On arrive à un chiffre d’affaires 2019 de 6,2 milliards. Soit, puisque le groupe vise une marge d’EBITDA supérieure à 40% à cette date, un EBITDA de 2,48 milliards.

Les observations passées sur l’activité haut débit enseignent que le capex de maintenance est typiquement inférieur à 10% du chiffre d’affaires. En prenant une hypothèse de 9%, on trouve alors un cash-flow pré-taxes pré-intérêts (EBITDA – Capex) d’environ 1,9 milliard.

En appliquant un multiple de sept à ce cash-flow pré-taxes pré-intérêts de 2019 (soit un multiple d’environ treize en valeur d’aujourd’hui, correspondant à celui d’une belle entreprise en croissance, et très nettement au-dessus du secteur télécom en Europe), nous obtenons une valorisation de 13,3 milliards d’euros — à peine plus que la valeur d’entreprise actuelle. En appliquant un multiple de huit, 15,2 milliards d’euros.

En deux mots : l’upside n’est guère spectaculaire, même si le groupe remplissait tous ses objectifs. Et si d’aventure ces derniers n’étaient pas atteints, le risque de perte du capital serait tout à fait substantiel.

La marge de sécurité est (selon nous) inexistante.
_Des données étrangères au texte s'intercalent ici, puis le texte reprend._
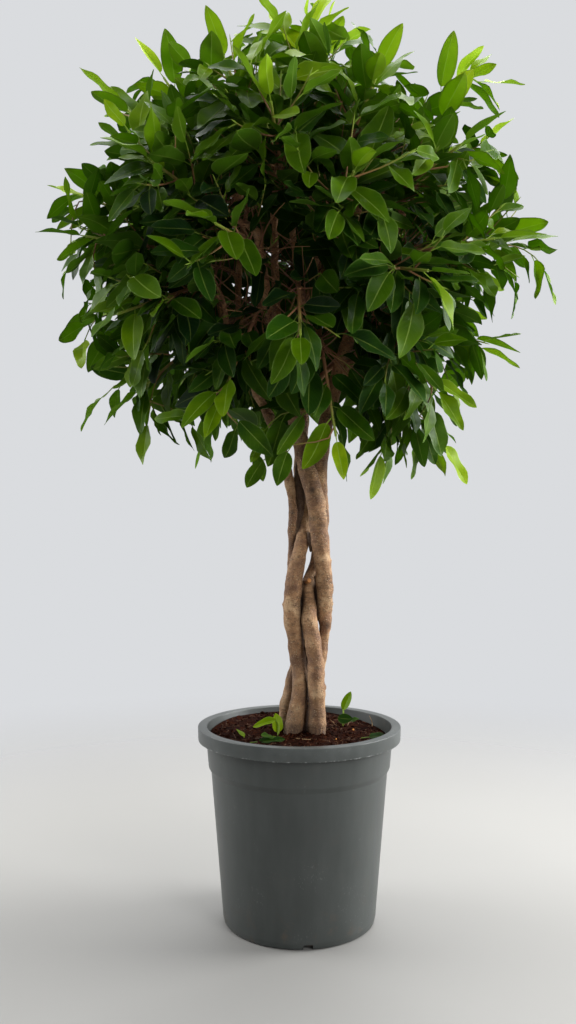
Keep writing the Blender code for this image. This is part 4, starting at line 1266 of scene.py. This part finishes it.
def makePot():
    height, wall, edge = pot["height"], pot["wall"], pot["edge"]
    outside = [(pot["neckRadius"], height - 2 * wall), pot["stepTop"], pot["stepFoot"],
               (pot["footRadius"], pot["footHeight"])]
    inside = [(radius - wall, level) for radius, level in reversed(outside)]
    foot = pot["footRadius"] - pot["footTurn"]
    turnIn = pot["footTurn"] * 0.3
    recess, deep = pot["recess"]
    gate, gateDeep = pot["gate"]
    outline = [(0, pot["floor"]), (foot, pot["floor"]), *inside[:-1],
               (pot["lipRadius"], height), (pot["rimRadius"], height),
               (pot["rimRadius"] - edge / 2, height - pot["rimDrop"]),
               (pot["rimRadius"] - edge / 2 - wall, height - pot["rimDrop"]),
               (pot["rimRadius"] - wall, height - 2 * wall),
               *outside, (pot["footRadius"] - turnIn, turnIn), (foot, 0),
               (recess, 0), (recess - deep, deep),
               (gate + gateDeep, deep), (gate, deep + gateDeep), (0, deep + gateDeep)]
    bm = spun(roundCorners(outline, edge), pot["steps"])
    for v in bm.verts:
        if v.co.to_2d().length > pot["rimRadius"] - 2 * wall and v.co.z < height - pot["rimDrop"] + edge:
            v.co.z += pot["burr"] * (noise.noise(v.co * 120) + noise.noise(v.co * 420))
    cutters = []
    for i in range(pot["notches"]):
        turn = math.radians(pot["notchTurn"]) + i * math.tau / pot["notches"]
        notch = bmesh.new()
        bmesh.ops.create_cube(notch, size=1)
        bmesh.ops.scale(notch, vec=pot["notchSize"], verts=notch.verts)
        bmesh.ops.bevel(notch, geom=notch.edges[:], offset=pot["notchEdge"], affect="EDGES", segments=3,
                        profile=0.5, material=-1)
        bmesh.ops.rotate(notch, matrix=Matrix.Rotation(turn, 3, "Z"), verts=notch.verts)
        bmesh.ops.translate(notch, verts=notch.verts,
                            vec=(math.cos(turn) * pot["footRadius"], math.sin(turn) * pot["footRadius"], 0))
        cutters.append(toMesh(notch))
    bm = combined(toMesh(bm), cutters, "DIFFERENCE")
    addPiece("pot", bm, [plasticMaterial], ["pot"], 34)
    print("pot done")


def makePlug(feet):
    # The plug of peat with its rough top and its holes for the stems, and the radius of its top
    (topStep, topHeight), (footStep, footHeight) = pot["stepTop"], pot["stepFoot"]
    wall, level = pot["wall"], soil["level"]
    loose = 2 * clearance * (1 + (topStep - footStep) / (topHeight - footHeight))
    rise = (level - topHeight) / (pot["height"] - 2 * wall - topHeight)
    top = topStep - wall + rise * (pot["neckRadius"] - topStep) - loose
    foot = pot["floor"] + clearance
    outline = []
    for i in range(soil["rings"]):
        radius = top * (i / soil["rings"]) ** 0.9
        outline.append((radius, level + soil["mound"] * math.cos(radius / top * math.pi / 2) ** 2))
    outline += [(top, level), (topStep - wall - loose, topHeight), (footStep - wall - loose, footHeight),
                (pot["footRadius"] - wall - loose, pot["footHeight"]),
                (pot["footRadius"] - pot["footTurn"] - loose, foot), (0, foot)]
    bm = spun(outline, soil["steps"])
    (heap, heapReach), (least, calmReach) = soil["heap"], soil["calmFoot"]
    for v in bm.verts:
        if v.co.z > level - clearance:
            rim = min(1.0, (top - v.co.to_2d().length) / soil["calmEdge"])
            place = v.co.copy()
            near = min(max(0.0, (place - foot).to_2d().length - thick) for foot, thick in feet)
            rough = rim * min(1.0, least + near / calmReach)
            v.co.z += rough * sum(size * noise.noise(place * count) for size, count in soil["lumps"])
            v.co.z += heap * math.exp(-(near / heapReach) ** 2) * (0.8 + 0.5 * noise.noise(place * 40))
            v.co.z += soil["bank"] * min(1.0, max(0.0, (place.y + 0.02 - 0.3 * place.x) / top)) ** 1.3
    holes = []
    for name, (route, forks) in stems.items():
        line = [(place, radius + clearance) for place, radius in smoothLine(route, bark["ring"])
                if place.z < level + 0.03]
        holes.append(toMesh(sweep(line, bark["sides"], shape=barkShape(name))))
    for foot, height, leaves in youngShoots.values():
        line = [(place, radius + clearance) for place, radius in youngShootLine(foot, height)]
        holes.append(toMesh(sweep(line, 8)))
    return combined(toMesh(bm), holes, "DIFFERENCE"), top


def makeSoil():
    # The plug of peat, then crumbs, fibres, grains and straw on its top
    level = soil["level"]
    feet = [min(smoothLine(route, bark["ring"]), key=lambda item: abs(item[0].z - level))
            for route, forks in stems.values()]
    bm, top = makePlug(feet)
    ground = BVHTree.FromBMesh(bm)
    draw = random.Random(soil["seed"])

    def groundAt(x, y, lowest=0.0):
        hit = ground.ray_cast(Vector((x, y, 0.4)), -up)[0]
        return hit if hit and hit.z > lowest else None

    def spotOnTop():
        radius = (top - 0.004) * math.sqrt(draw.random())
        turn = draw.uniform(0, math.tau)
        return groundAt(radius * math.cos(turn), radius * math.sin(turn), level - 0.006)

    def spotByStem(foot, thick):
        turn = draw.uniform(0, math.tau)
        radius = thick + 0.0015 + 0.007 * draw.random() ** 2
        return groundAt(foot.x + radius * math.cos(turn), foot.y + radius * math.sin(turn), level - 0.004)

    spots = [spotOnTop() for i in range(soil["crumbs"])]
    spots += [spotByStem(foot, thick) for foot, thick in feet for i in range(soil["footCrumbs"])]
    for spot in spots:
        size = between(soil["crumbSize"], draw.random() ** 3)
        turn = draw.uniform(0, math.tau)
        shape = Vector([draw.uniform(*span) for span in soil["crumbShape"]]) * size
        if spot:
            crumb = bmesh.new()
            bmesh.ops.create_icosphere(crumb, subdivisions=1, radius=1)
            for v in crumb.verts:
                v.co *= draw.uniform(*soil["crumbRough"])
            crumb.transform(Matrix.LocRotScale(spot + up * size * 0.3, Quaternion(up, turn), shape))
            absorb(bm, crumb)
    for i in range(soil["fibres"]):
        spot = spotOnTop()
        length = draw.uniform(*soil["fibreLength"])
        turn = draw.uniform(0, math.tau)
        curl, lift = draw.uniform(*soil["fibreCurl"]), draw.uniform(*soil["fibreLift"])
        line = []
        for k in range(5 if spot else 0):
            heading = turn + curl * k
            spot = spot + Vector((math.cos(heading), math.sin(heading), 0)) * length / 4
            hit = groundAt(spot.x, spot.y)
            if hit and spot.to_2d().length < top - 0.003:
                height = hit.z + soil["fibreRadius"] * 0.6 + lift * length * math.sin(k / 4 * math.pi) * 0.4
                line.append((Vector((spot.x, spot.y, height)), soil["fibreRadius"] * draw.uniform(0.7, 1.3)))
        if len(line) > 2:
            absorb(bm, sweep(line, 3, 1))
    for x, y in soil["grains"]:
        radius = draw.uniform(*soil["grainRadius"])
        grain = bmesh.new()
        bmesh.ops.create_uvsphere(grain, u_segments=10, v_segments=7, radius=radius)
        grain.transform(Matrix.Translation(groundAt(x, y) + up * radius * 0.5))
        for face in grain.faces:
            face.material_index = 2
        absorb(bm, grain)
    thick = soil["stickRadius"]
    absorb(bm, sweep([(groundAt(x, y) + up * 2 * thick, thick) for x, y in soil["straw"]], 5, 3))
    for foot, tip, tall in soil["sticks"]:
        foot, tip = groundAt(*foot), groundAt(*tip)
        middle = foot.lerp(tip, 0.25) + up * tall * 0.5
        stick = [(foot - up * 2 * mm, thick), (middle, thick), (tip + up * tall, thick * 0.5)]
        absorb(bm, sweep(stick, 5, 3))
    addPiece("soil", bm, soilFinish, ["soil"], 50)
    print("soil done")
    return ground


# Young shoots in the soil: foot and height, then for each leaf its share of the stem, the blade's compass
# turn, rise and roll in degrees, its length, width and tone, and its stalk's turn and rise
young = {"depth": 0.012, "tilt": 0.002, "radius": 0.0018}
youngShoots = {
    "young_shoot_left": ((-0.033, -0.022), 0.022, [
        (0.34, 104, 78, 0, 0.030, 0.018, 0.80, 100, 74), (0.93, 184, -8, -38, 0.038, 0.013, 0.70, 128, 56),
        (0.53, 232, 14, -20, 0.028, 0.015, 0.30, 232, 14)]),
    "young_shoot_right": ((0.070, 0.058), 0.023, [
        (0.84, 12, 62, 40, 0.032, 0.016, 0.66, 100, 70), (0.72, 340, -8, 58, 0.024, 0.017, 0.16, 215, 30),
        (0.60, 330, 24, 30, 0.018, 0.011, 0.22, 330, 24)]),
}
# Dropped leaves: where the stalk ends, compass turn, blade length and width, and roll towards the front
fallenLeaves = {
    "fallen_leaf_right": ((0.094, -0.014), 12, 0.030, 0.014, 34),
    "fallen_leaf_front": ((-0.074, -0.046), 2, 0.040, 0.017, 12),
}
smallLeaf = ((-0.084, -0.016), 136, 36, 0.018, 0.010)      # place, turn, rise, length and width


def youngShootLine(foot, height):
    x, y = foot
    low = Vector((x, y, soil["level"] - young["depth"]))
    top = Vector((x + young["tilt"], y, soil["level"] + height))
    return [(low, young["radius"]), ((low + top) / 2, young["radius"]), (top, young["radius"] * 0.85)]


def wayTo(turn, rise):
    # The direction of a compass turn that rises at an angle, both in degrees
    turn, rise = math.radians(turn), math.radians(rise)
    return Vector((math.cos(turn) * math.cos(rise), math.sin(turn) * math.cos(rise), math.sin(rise)))


def youngLeaf(spot, turn, rise, length, width, roll=0.0, stalk=None):
    axis = wayTo(turn, rise)
    face = Quaternion(axis, math.radians(roll)) @ wayTo(turn, rise + 90)
    return spot, stalk or axis, axis, face, length, width


def makeYoungShoots():
    for number, (node, (foot, height, leaves)) in enumerate(youngShoots.items()):
        bm = newPart()
        line = youngShootLine(foot, height)
        for k, (share, turn, rise, roll, length, width, tone, stalkTurn, stalkRise) in enumerate(leaves):
            stalk = wayTo(stalkTurn, stalkRise)
            grown = youngLeaf(pointAt(line, share)[0], turn, rise, length, width, roll, stalk)
            addLeaf(bm, grown, 3 * number + k, tone)
        absorb(bm, sweep(line, 8, 1, (0.5, 0.0)))
        addBud(bm, line[-1][0], up)
        addPiece("youngShoot" + ("Left", "Right")[number], bm, plantFinish, [node], leaf["sharp"])


def makeFallenLeaves(ground):
    # Each dropped leaf is lowered until its nearest point is a hair above the peat
    for number, (node, (spot, turn, length, width, roll)) in enumerate(fallenLeaves.items()):
        bm = newPart()
        lying = youngLeaf(Vector((*spot, soil["level"] + 0.03)), turn, 4, length, width, roll)
        addLeaf(bm, lying, 7 + number, 0.12)
        drop = min(v.co.z - ground.ray_cast(v.co, -up)[0].z for v in bm.verts) - clearance
        bmesh.ops.translate(bm, vec=-up * drop, verts=bm.verts)
        addPiece("fallenLeaf" + ("Right", "Front")[number], bm, plantFinish, [node], leaf["sharp"])


def makeSmallLeaf(ground):
    # A seedling's leaf, with its stalk in the peat
    (x, y), turn, rise, length, width = smallLeaf
    level = ground.ray_cast(Vector((x, y, 0.4)), -up)[0].z
    bm = newPart()
    addLeaf(bm, youngLeaf(Vector((x, y, level - 11 * mm)), turn, rise, length, width, 0, up), 4, 0.66)
    addPiece("smallLeaf", bm, plantFinish)


def darkenBark(bm, name, trunk):
    # Marks what the bark's material darkens: painted shade on the pressed wood and in the clefts, which hold
    # some dirt too, and the knots; and the stub's sawn end
    scarAndShade = bm.verts.layers.float.new("scarAndShade")
    sawn = bm.verts.layers.float.new("sawn")
    # painted shade on the pressed wood deep between the stems
    for stem, points in bark["pressed"]:
        for spot, radius in smoothLine(points, bark["ring"]) if stem == name else ():
            for v in bm.verts:
                if (v.co - spot).length < radius * bark["pressedReach"]:
                    v[scarAndShade] = bark["pressedShade"]
    # painted shade, with some dirt, where a stem lies close to another
    deep, reach = bark["cleftDirtAndShade"]
    others = [tree for other, tree in zip(stems, woodTrees) if other != name]
    for v in bm.verts:
        for tree in others:
            near = tree.find_nearest(v.co, 3 * reach)[3]
            if near is not None:
                v[scarAndShade] = max(v[scarAndShade], deep * math.exp(-(near / reach) ** 2))
    stub, stubLine = bark["stub"]
    if stub == name:
        middle, radius = smoothLine(stubLine, bark["ring"])[-1]
        for v in bm.verts:
            v[sawn] = max(0.0, 1 - (v.co - middle).length / bark["sawnReach"]) ** 0.5
    for stem, height, turn, radius, rise, dark in bark["knots"]:
        if stem == name:
            middle, thick = min(trunk, key=lambda item: abs(item[0].z - height))
            spot = middle + wayTo(turn, 0) * thick
            for v in bm.verts:
                away = (v.co - spot).length
                if away < 2 * radius:
                    v[scarAndShade] = max(v[scarAndShade], dark * math.exp(-(away / radius) ** 4))


def makeStems(plans):
    for name, (route, forks) in stems.items():
        shape = barkShape(name)
        lines = [smoothLine(route, bark["ring"])] + [smoothLine(fork, bark["forkRing"]) for fork in forks]
        rods = []
        more, reach = bark["collar"]
        for plan in plans:
            stem, number, k = plan["limb"]
            if stem == name and plan["atEnd"]:
                lines[number] = lines[number] + plan["rod"][1:]
            elif stem == name:
                place, thick = plan["rod"][0]
                collar = [(point, radius * (1 + more * math.exp(-(point - place).length / reach)))
                          for point, radius in plan["rod"]]
                rods.append(toMesh(sweep(collar, bark["rodSides"])))
        limbs = [toMesh(sweep(line, bark["forkSides"], shape=shape)) for line in lines[1:]]
        limbs += [toMesh(sweep(smoothLine(points, bark["ring"]), bark["pressedSides"], shape=shape))
                  for stem, points in bark["pressed"] + [bark["stub"]] if stem == name]
        body = toMesh(sweep(lines[0], bark["sides"], shape=shape))
        bm = combined(body, limbs + rods, "UNION")
        darkenBark(bm, name, lines[0])
        openEdges = [edge for edge in bm.edges if not edge.is_manifold]
        print(name, "faces", len(bm.faces), "open edges", len(openEdges))
        addPiece("stem" + name[5:].capitalize(), bm, [barkMaterial], [name])


plans = shootPlans()
chooseLimbs(plans)
for nodeName in stems:
    solid = bmesh.new()
    solid.from_mesh(frame["nodes"][nodeName].data)
    woodTrees.append(BVHTree.FromBMesh(solid))
    solid.free()
makeShoots(plans)
makeBareTwigs(plans)
makeStems(plans)
makePot()
ground = makeSoil()
makeYoungShoots()
makeFallenLeaves(ground)
makeSmallLeaf(ground)
print("young shoots and dropped leaves done")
Malgré son indiscutable qualité (et la maestria de son fondateur et de son équipe), l’entreprise n’est donc (pour le moment) pas investissable pour des dilettantes dans notre genre.

D’ailleurs, ces derniers temps, Xavier Niel était lui-même vendeur de l’action.

P.S. : ce texte, comme tous nos contenus, n’est pas un conseil. C’est uniquement une opinion qui n’engage que son auteur, et rien de plus. Il est rappelé qu’investir en bourse comporte un risque de perte de capital.